Benutze nur kein PHP, sondern ASP.NET für meine Webseiten...

Aber ich glaube, ich könnte fast problemlos auf MySql umsteigen - die haben dann ja auch nen Server für Linux...


----------



## andy72 (31. Mai 2007)

Was für ein OS hat denn Dein Server ? Eigentlich spielt das keine grosse Rolle, da Apache mit PHP sowie ASP-Modul und Frontpage-Erweiterngen auf Linux sowie auch auf Windows läuft,
dazu der MySQL-Server, der auch auf Linux und Windows läuft - damit kannst Du natürlich schon was anfangen.
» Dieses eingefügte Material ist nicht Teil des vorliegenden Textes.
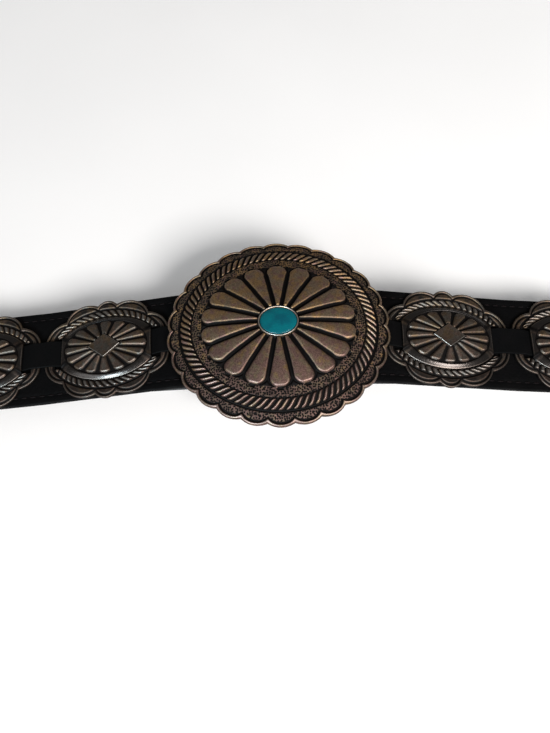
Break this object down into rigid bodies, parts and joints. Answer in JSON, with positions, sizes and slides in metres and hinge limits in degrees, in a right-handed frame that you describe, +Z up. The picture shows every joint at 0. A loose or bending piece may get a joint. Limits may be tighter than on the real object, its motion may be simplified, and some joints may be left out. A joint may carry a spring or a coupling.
{
  "type": "concho belt with elastic back",
  "caption": "Fastened western belt lying flat: oval cast buckle with turquoise stone, cast conchos threaded on a strap over black leather, plain elastic back.",
  "frame": {"origin": "on the surface the belt lies on, under the buckle's centre", "axes": "+X along the belt to the wearer's left as seen from the front, +Z up from the surface, out of the buckle's face"},
  "size_m": [0.4424, 0.0846, 0.0387],
  "materials": {
    "cast_metal": "antiqued cast metal, dark in the recesses",
    "plain_metal": "dull",
    "turquoise": "polished stone",
    "black_leather": "matt, stitched",
    "strap_leather": "matt",
    "elastic_webbing": "woven elastic"
  },
  "bodies": {
    "root": {"buckle": "cast_metal", "buckle_stone": "turquoise", "buckle_hook": "plain_metal", "leather_left": "black_leather", "leather_right": "black_leather", "strap_left": "strap_leather", "strap_right": "strap_leather", "concho_left_inner": "cast_metal", "concho_left_outer": "cast_metal", "concho_right_inner": "cast_metal", "concho_right_outer": "cast_metal", "elastic_band": "elastic_webbing"}
  },
  "joints": []
}
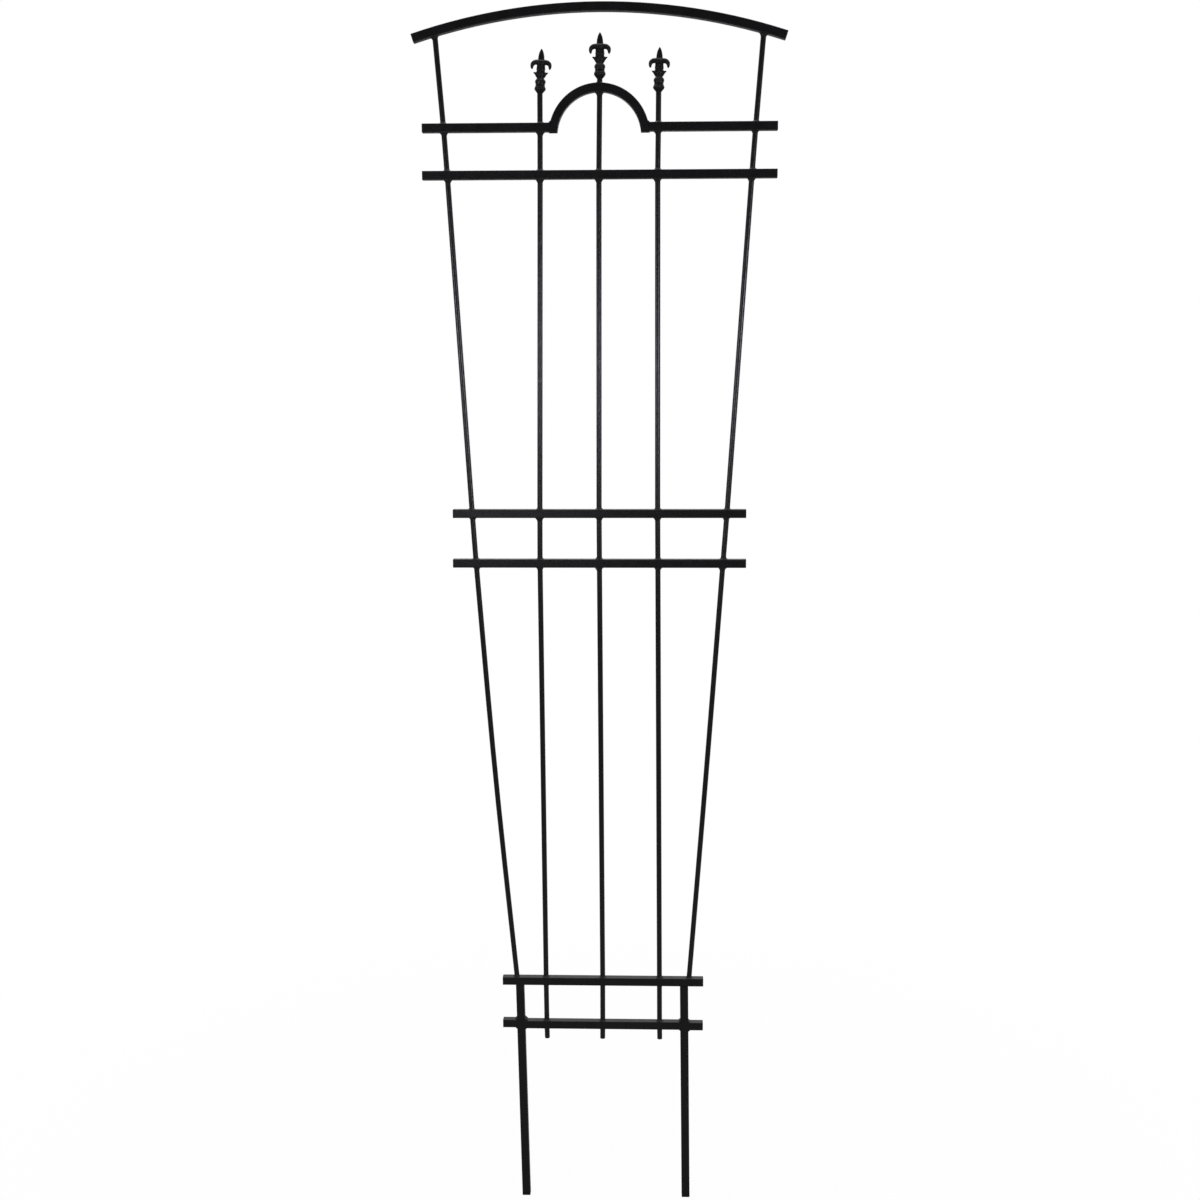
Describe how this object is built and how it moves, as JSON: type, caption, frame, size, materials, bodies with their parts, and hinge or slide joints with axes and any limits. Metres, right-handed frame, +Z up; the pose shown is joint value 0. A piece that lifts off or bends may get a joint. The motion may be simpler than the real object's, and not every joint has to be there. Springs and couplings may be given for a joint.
{
  "type": "metal trellis arch",
  "caption": "Flat garden trellis of black steel: an arched top, a hoop with fleur-de-lis finials, upright rods, paired cross rails and two stakes to push into the ground.",
  "frame": {"origin": "midway across the arch, level with the cut ends of the stakes, on the middle plane of the rails", "axes": "+X along the rails to the right, +Y from front to back, +Z up towards the arch"},
  "size_m": [0.5364, 0.0172, 1.829],
  "materials": {
    "tube": "satin black powder coat on square steel tube",
    "rod": "satin black powder coat on drawn steel rod",
    "casting": "black powder coat on a sand casting",
    "weld": "black powder coat on weld metal",
    "plug": "matt black moulded plastic"
  },
  "bodies": {
    "root": {"top_arch_rail": "tube", "hoop": "tube", "upper_rail_left": "tube", "upper_rail_right": "tube", "shoulder_rail": "tube", "middle_rail_upper": "tube", "middle_rail_lower": "tube", "bottom_rail_upper": "tube", "bottom_rail_lower": "tube", "bottom_stub_left": "tube", "bottom_stub_right": "tube", "left_stake": "tube", "right_stake": "tube", "left_picket": "rod", "center_picket": "rod", "right_picket": "rod", "left_side_rod": "rod", "right_side_rod": "rod", "left_finial": "casting", "center_finial": "casting", "right_finial": "casting", "rail_end_plugs": "plug", "arch_welds": "weld", "hoop_welds": "weld", "upper_rail_welds": "weld", "shoulder_rail_welds": "weld", "middle_upper_rail_welds": "weld", "middle_lower_rail_welds": "weld", "bottom_upper_rail_welds": "weld", "bottom_lower_rail_welds": "weld"}
  },
  "joints": []
}
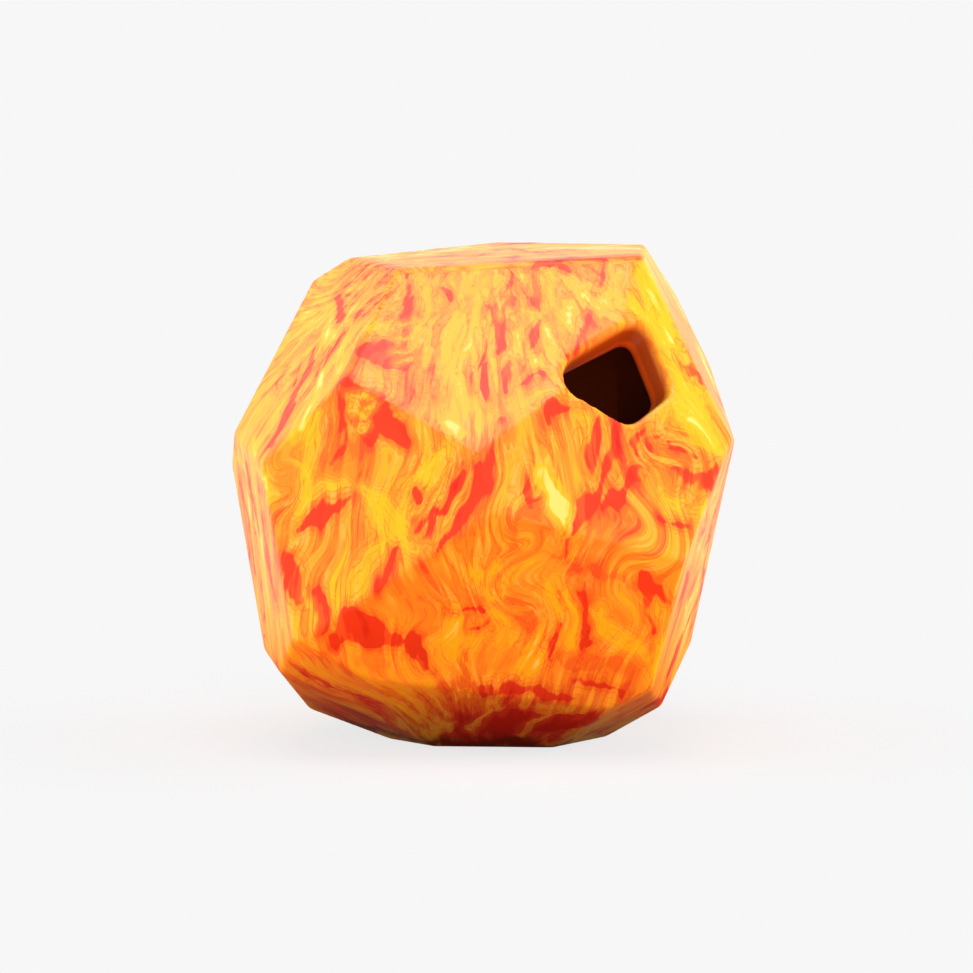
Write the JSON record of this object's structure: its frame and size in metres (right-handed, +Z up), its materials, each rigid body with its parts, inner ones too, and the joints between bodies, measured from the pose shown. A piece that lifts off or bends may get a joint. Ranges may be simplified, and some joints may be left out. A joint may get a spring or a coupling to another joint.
{
  "type": "hollow rubber chew toy",
  "caption": "Hollow chew toy in marbled rubber, shaped like a cut rock with flat facets, with a five-sided mouth for treats and a flat facet to rest on.",
  "frame": {"origin": "on the flat facet that the toy rests on, straight below the middle of the rock", "axes": "+Z up, square to the resting facet; the mouth faces -Y and upward; +X to the right seen from the mouth's side"},
  "size_m": [0.09, 0.0885, 0.0829],
  "materials": {
    "marbled_rubber": "smooth moulded natural rubber, marbled yellow, orange and red, satin gloss",
    "bond_rubber": "cured bonding rubber, trimmed and buffed flush, same marbled colour"
  },
  "bodies": {
    "root": {"mouth_shell": "marbled_rubber", "base_shell": "marbled_rubber", "bond_line": "bond_rubber"}
  },
  "joints": []
}
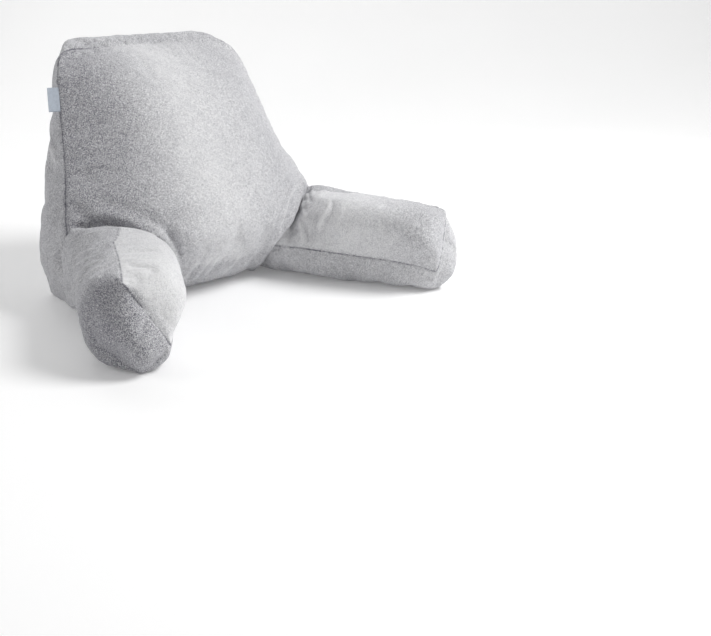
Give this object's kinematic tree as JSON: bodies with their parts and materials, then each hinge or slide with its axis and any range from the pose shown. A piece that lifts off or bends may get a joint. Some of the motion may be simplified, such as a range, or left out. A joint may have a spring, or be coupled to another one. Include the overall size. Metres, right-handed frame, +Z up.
{
  "type": "backrest pillow",
  "caption": "Stuffed wedge-shaped backrest pillow in plush cloth, with two stuffed arms reaching forward and apart and a bare folded label in its side seam.",
  "frame": {"origin": "on the flat underside of the back cushion, in the middle of its width, at floor level", "axes": "+Z up, -Y towards the front where the arms reach, +X towards the viewer's right when seen from the front"},
  "size_m": [0.7528, 0.5489, 0.443],
  "materials": {
    "plush": "soft short-pile plush, light grey, matt with a faint sheen",
    "label_tape": "smooth woven tape, pale, bare"
  },
  "bodies": {
    "root": {"back_cushion": "plush", "arm_left": "plush", "arm_right": "plush", "side_label": "label_tape"}
  },
  "joints": []
}
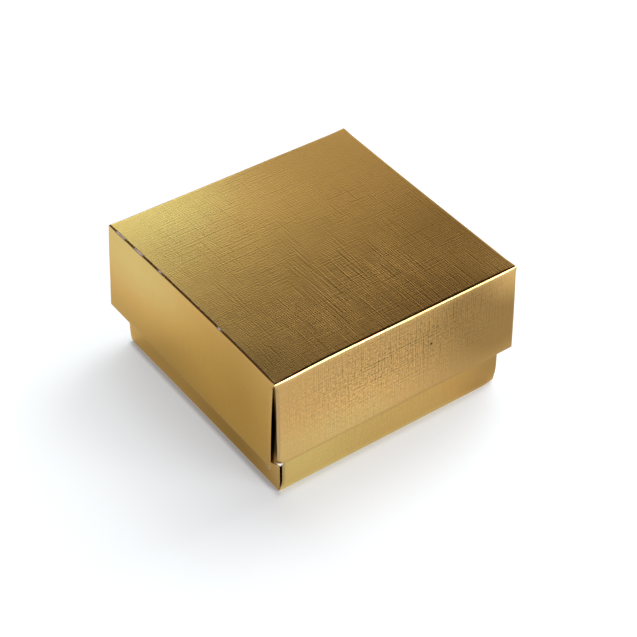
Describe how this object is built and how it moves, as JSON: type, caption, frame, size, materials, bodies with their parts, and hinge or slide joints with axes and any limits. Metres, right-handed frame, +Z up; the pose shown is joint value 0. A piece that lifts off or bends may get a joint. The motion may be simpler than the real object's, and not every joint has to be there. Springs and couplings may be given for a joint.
{
  "type": "favor box",
  "caption": "Square two-piece favor box folded from embossed gold foil card, with a deep slip-over lid above a visible band of the base.",
  "frame": {"origin": "middle of the underside of the base, on the surface the box stands on", "axes": "+Z up through the lid, +X to the right along the front wall, front wall facing -Y"},
  "size_m": [0.0655, 0.0648, 0.0343],
  "materials": {
    "lid_foil": "gold metallic foil laminated on card, with a fine linen emboss",
    "base_foil": "gold metallic foil laminated on card, with a fine linen emboss",
    "liner_foil": "gold metallic foil laminated on card, folded in as a liner",
    "web_foil": "gold metallic foil laminated on card, folded double in the corners"
  },
  "bodies": {
    "base": {"base_bottom": "base_foil", "base_front_wall": "base_foil", "base_right_wall": "base_foil", "base_back_wall": "base_foil", "base_left_wall": "base_foil", "base_front_liner": "liner_foil", "base_right_liner": "liner_foil", "base_back_liner": "liner_foil", "base_left_liner": "liner_foil", "base_left_front_web": "web_foil", "base_right_front_web": "web_foil", "base_left_back_web": "web_foil", "base_right_back_web": "web_foil"},
    "lid": {"lid_top": "lid_foil", "lid_front_wall": "lid_foil", "lid_right_wall": "lid_foil", "lid_back_wall": "lid_foil", "lid_left_wall": "lid_foil", "lid_front_liner": "liner_foil", "lid_right_liner": "liner_foil", "lid_back_liner": "liner_foil", "lid_left_liner": "liner_foil", "lid_left_front_web": "web_foil", "lid_right_front_web": "web_foil", "lid_left_back_web": "web_foil", "lid_right_back_web": "web_foil"}
  },
  "joints": [
    {"name": "lid_lift", "type": "slide", "parent": "base", "child": "lid", "axis": [0, 0, 1], "range_m": [0, 0.045]}
  ]
}
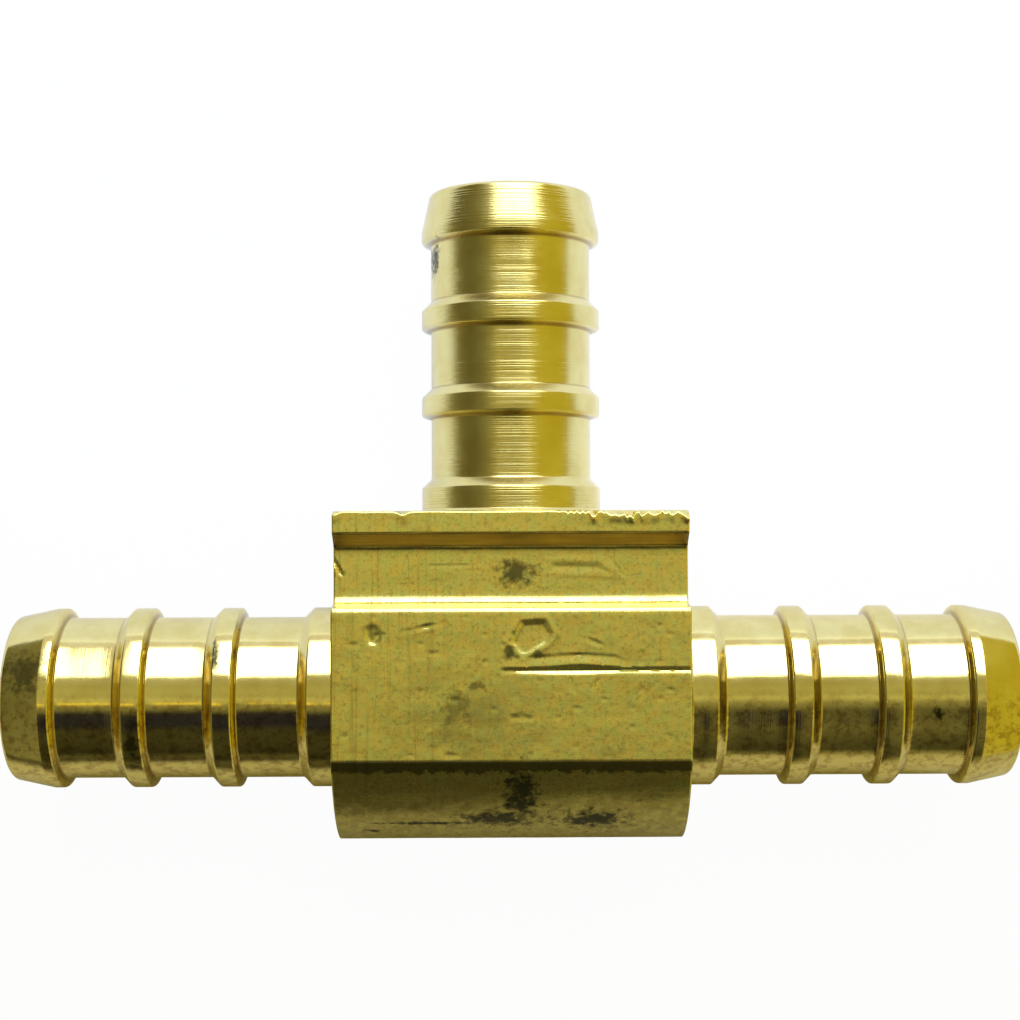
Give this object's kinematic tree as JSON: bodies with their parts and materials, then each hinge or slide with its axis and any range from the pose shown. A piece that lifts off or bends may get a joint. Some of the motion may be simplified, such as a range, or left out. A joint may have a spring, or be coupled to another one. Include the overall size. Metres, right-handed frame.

PHP bedeutet ja nicht, dass man Linux braucht - wäre evtl. nur einfacher, deine SQL-Sachen schnell zu migrieren 

Habe leider auch keine Ahnung, in wie weit deine SQL-Selections dem Standard SQL entsprechen - wenn ja, ist es evtl. möglich vom MS-SQL einen Dump der DB zu machen.
Wenn Du diesen hast, kannst Du den Problemlos in MySQL und/oder PostgreSQL importieren.


----------



## Eroli (31. Mai 2007)

OHja, das ist auch eine Idee - einfach Exportieren und Importieren.

Die Befehle die von den Seiten ausgeführt werden muss ich aber eh noch ändern...


----------